Chinese Dragon gang member arrested for attempted extortion of teen in Tokyo karaoke parlour

The Chinese Dragon gang has traditionally recruited members from the estimated 10,000 children of Japanese colonial families who were left in China after the second world war

PUBLISHED : Wednesday, 11 October, 2017, 1:49pm
UPDATED : Wednesday, 11 October, 2017, 9:32pm

Police in Tokyo have arrested a member of an underworld group made up of descendants of Japanese abandoned in China in the closing days of the second world war on charges of illegally confining and attempted extortion of a Chinese national.

Suhei Cho, 22, is allegedly a member of the Chinese Dragon organised crime group but has denied the charges, the All-Nippon News Network reported.

According to police, the 19-year-old alleged victim was approached by a Chinese woman in a restaurant in the Ikebukuro district of Tokyo in August. The woman then suggested that they leave together and go to a nearby karaoke parlour, the Tokyo Reporter news site said.

Once in a booth at the karaoke parlour, the victim was allegedly confined by Cho and at least two accomplices.

They reportedly demanded Y1.4 million (US$12,450) in cash from the victim. When he resisted, they burned his hand with a cigarette.

Numerous similar cases have been reported to Ikebukuro police in the last 12 months and authorities are looking into whether they are related.

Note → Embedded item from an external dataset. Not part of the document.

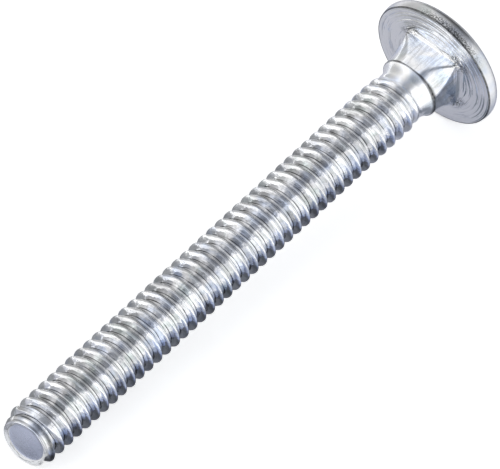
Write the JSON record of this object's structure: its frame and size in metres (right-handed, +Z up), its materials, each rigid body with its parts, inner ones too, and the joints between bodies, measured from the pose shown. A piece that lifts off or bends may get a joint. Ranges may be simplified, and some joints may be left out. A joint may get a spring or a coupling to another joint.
{
  "type": "carriage bolt",
  "caption": "Round-head square-neck bolt with a full coarse thread and a sheared flat point, bright zinc plated, lying at rest on its head and tip.",
  "frame": {"origin": "centre of the head's flat underside, on the bolt's axis", "axes": "+X towards the head and +Z up, with the bolt lying as it rests, so its axis leans 4 degrees from +X, head end up"},
  "size_m": [0.0634, 0.0144, 0.0145],
  "materials": {
    "zinc_plated_steel": "bright zinc plate with fine turning rings under the head and rolling marks along the thread"
  },
  "bodies": {
    "root": {"bolt": "zinc_plated_steel"}
  },
  "joints": []
}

Under questioning, Cho said: “I didn’t do anything,” police said.

The Chinese Dragon gang is based in the Ikebukuro district and has traditionally recruited its members from the estimated 10,000 children of Japanese colonial families who were left in China in the scramble to escape back to Japan in 1945.

Known as war-displaced Japanese, the children were frequently raised by Chinese families until a programme by the Japanese government in the 1980s sought to identify and repatriate the survivors. As well as the war orphans, their families were permitted to settle in Japan, although many found the transition to a new culture – as well as discrimination – difficult to overcome.

Japanese authorities have been staging a broader crackdown on the activities of gangs across the country, with the Chinese Dragon group a target of the authorities in the capital.

In early 2015, Masaru Takagi, the leader of the gang was released after serving a prison sentence in China for entering the country illegally and put on a plane for Japan from Shanghai.

Wanted in Japan, he was arrested as he disembarked at Tokyo’s Haneda International Airport and arrested in connection with falsified documents used in an application for a passport in 2011.